Fourth … God showed me that there is no such thing as “normal” for a Gospel preacher (vs. 10-12). When my plans get upset, I tend to grieve the disturbance to my otherwise normal life. But that thinking misses that I am one called to be a preacher of the Gospel of Jesus Christ. That means that these disturbances are actually fundamental to the death-ending, amazing grace that I get to go and preach. And if I dare to preach it, living it out shouldn’t be all that foreign to me. Yet, I often act like it is, to my shame. The good news is that Jesus and His Gospel will never leave you ashamed or leave you in your shame. Instead He will transform you and live up to every promise that He has given in His Word.

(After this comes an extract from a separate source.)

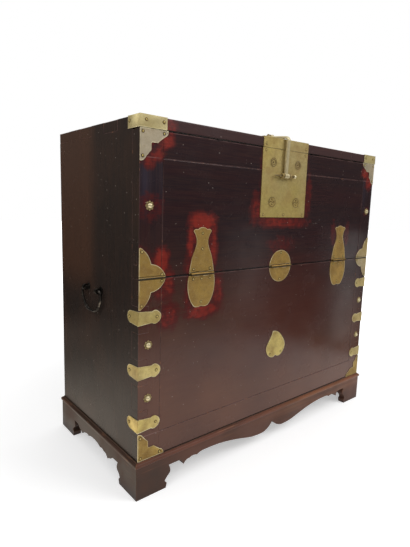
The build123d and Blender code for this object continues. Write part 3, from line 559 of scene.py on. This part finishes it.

Of course, that doesn’t clear up exactly what it next. But it does solidify for me that God is hardly through with me (hat tip to Daniel Ritchie, see his thought on this that I go back to often here: https://fb.watch/3A_1MKxK63/). It reminds me that I have been called by God to serve His church. It underscores that I need to be ready for His next assignment and that one will be coming down the pike. It makes clear that what seems to be a bump in the road should be expected for one called to follow the risen Christ. And it preaches that many, many, many more failures and disappointments will come my way … but never from Jesus. He only and always satisfies.

So, I am resolved to do what I first heard and ultimately surrendered to God to do in 2005: to serve His local church as a pastor who faithfully preaches God’s Word. And I stand ready to fulfill that call.